Targeting Energy Consumption

Energy-efficiency projects Bendix implemented over the past three years have saved more than 7 million kilowatt hours company-wide, which equals a savings of more than $450,000.


One site, the Bendix plant in Bowling Green, Kentucky, has already reached its 2019 goal for 10 percent reduction in energy consumption. In December, the plant was recognized by the Bowling Green Area Chamber of Commerce as a recipient of the “Green to Gold” award for its energy-efficiency efforts. The award honors green leadership as it pertains to the region’s goals to become a leader in this field.

These energy savings are due in large part to the company’s continued improvement of lighting efficiency, and a focus on the primary energy consumers ­– HVAC and compressed air. Bendix raised the percentage of efficient lighting at its locations from 58 percent to 87 percent in 2017.

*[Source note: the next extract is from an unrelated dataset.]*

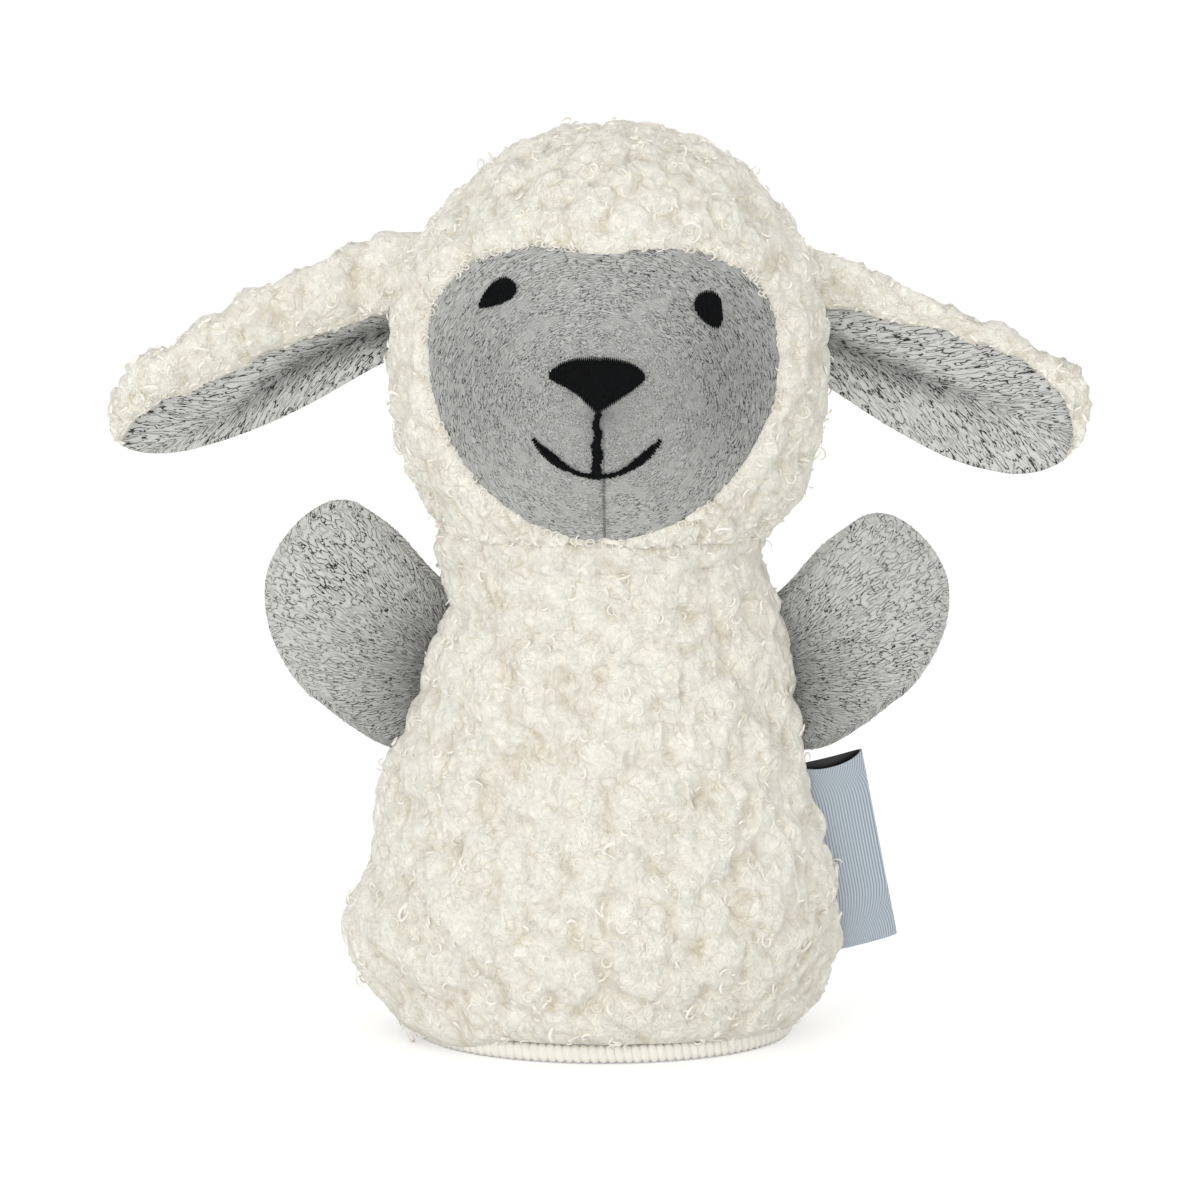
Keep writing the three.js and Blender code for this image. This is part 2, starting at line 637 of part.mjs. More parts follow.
function add(group, name, shape, colour) {
  const geometry = shape instanceof THREE.BufferGeometry ? shape : toGeometry(shape);
  const origin = group.getWorldPosition(new THREE.Vector3());
  geometry.translate(-origin.x, -origin.y, -origin.z);
  const mesh = new THREE.Mesh(geometry, new THREE.MeshStandardMaterial({ ...colours[colour], metalness: 0 }));
  mesh.name = name;
  group.add(mesh);
}

// Sleeve, and the neck whose middle the head nods, tilts and turns about
const puppet = new THREE.Group();
add(puppet, 'hem_overlock_thread', hemThread(), 'overlock');
add(puppet, 'body_front_panel', sleevePanel(-1), 'boucle');
add(puppet, 'body_back_panel', sleevePanel(1), 'boucle');

const pivot = new THREE.Vector3(0, 0, SLEEVE.neckHeight + NECK.length / 2);
const neck = moving(puppet, 'neck', { pivot, axis: new THREE.Vector3(1, 0, 0) });
add(neck, 'neck_gather', neckGather(), 'boucle');
const pocket = moving(neck, 'pocket', { pivot, axis: new THREE.Vector3(0, 1, 0) });
add(pocket, 'finger_pocket', fingerPocket(), 'tricot');

const head = moving(pocket, 'head', { pivot, axis: new THREE.Vector3(0, 0, 1) });
const hood = hoodPanels();
add(head, 'head_filling', headFilling(), 'filling');
add(head, 'head_hood_front', hood.front, 'boucle');
add(head, 'head_back_panel', hood.back, 'boucle');
add(head, 'face_panel', facePanel(), 'velboa');
add(head, 'left_eye', embroideryPad(eyeShape(EYES.left)), 'thread');
add(head, 'right_eye', embroideryPad(eyeShape(EYES.right)), 'thread');
add(head, 'nose', embroideryPad(noseShape()), 'thread');
add(head, 'mouth', embroideryPad(...mouthShapes()), 'thread');

Object.entries(EAR_SET).forEach(([name, set]) => {
  const ear = moving(head, `${name}_ear`, earHinge(set.side));
  const leaf = earPieces(set);
  add(ear, `${name}_ear_back`, leaf.back, 'boucle');
  add(ear, `${name}_ear_lining`, leaf.lining, 'velboa');

  const paw = moving(puppet, `${name}_paw`, pawHinge(set.side));
  const mitt = pawPieces(set.side);
  add(paw, `${name}_paw_front_panel`, mitt.front, 'velboa');
  add(paw, `${name}_paw_back_panel`, mitt.back, 'velboa');
  add(paw, `${name}_paw_filling`, mitt.filling, 'filling');
});

const label = moving(puppet, 'label', labelHinge());
add(label, 'side_label', sideLabel(), 'ribbon');

const middle = new THREE.Box3().setFromObject(puppet).getCenter(new THREE.Vector3());
puppet.position.set(-middle.x, -middle.y, 0);

export default puppet;
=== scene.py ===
import math

import bmesh
import bpy
import numpy as np
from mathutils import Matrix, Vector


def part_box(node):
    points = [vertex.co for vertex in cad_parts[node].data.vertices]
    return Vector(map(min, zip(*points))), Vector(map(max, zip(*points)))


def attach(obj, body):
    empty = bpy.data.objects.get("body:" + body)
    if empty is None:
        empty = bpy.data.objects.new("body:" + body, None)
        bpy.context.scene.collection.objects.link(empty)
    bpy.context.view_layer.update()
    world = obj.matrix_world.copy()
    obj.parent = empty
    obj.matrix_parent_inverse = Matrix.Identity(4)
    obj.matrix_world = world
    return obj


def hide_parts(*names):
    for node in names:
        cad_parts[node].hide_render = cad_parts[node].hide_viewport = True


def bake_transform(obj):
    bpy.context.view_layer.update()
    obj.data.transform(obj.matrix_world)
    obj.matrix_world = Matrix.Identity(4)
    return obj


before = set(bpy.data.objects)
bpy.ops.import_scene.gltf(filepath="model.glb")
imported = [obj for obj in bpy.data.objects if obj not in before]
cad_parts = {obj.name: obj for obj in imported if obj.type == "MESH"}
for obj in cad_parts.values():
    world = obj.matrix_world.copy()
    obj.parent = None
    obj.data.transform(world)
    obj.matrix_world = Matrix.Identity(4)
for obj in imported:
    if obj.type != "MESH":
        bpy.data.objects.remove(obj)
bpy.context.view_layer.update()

# The camera looks at the face from a little above through a long lens, as in a catalogue picture.
CAMERA_RISE = math.radians(10)
CAMERA_AWAY = 1.0
VIEW_WIDTH = 0.18
VIEW_MIDDLE = (-0.0004, 0.002, 0.0662)

lens = bpy.data.cameras.new("camera")
lens.sensor_width = 36
lens.lens = lens.sensor_width * CAMERA_AWAY / VIEW_WIDTH
camera = bpy.data.objects.new("camera", lens)
camera.location = (
    VIEW_MIDDLE[0],
    VIEW_MIDDLE[1] - CAMERA_AWAY * math.cos(CAMERA_RISE),
    VIEW_MIDDLE[2] + CAMERA_AWAY * math.sin(CAMERA_RISE),
)
camera.rotation_euler = (math.pi / 2 - CAMERA_RISE, 0, 0)
bpy.context.scene.collection.objects.link(camera)
bpy.context.scene.camera = camera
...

Bendix also is engaged in another important initiative by standardizing its energy submetering system and reports. Submetering is the installation of metering devices with the ability to measure and identify the energy usage of the major energy consumers within each facility. The company’s real-time data collection drives efficient management of energy demands, as well as peak and down times. Bendix has energy submetering at its Elyria headquarters, as well as its Acuña, Mexico and Huntington, Indiana, campuses. It plans to implement submetering at all manufacturing locations by 2019.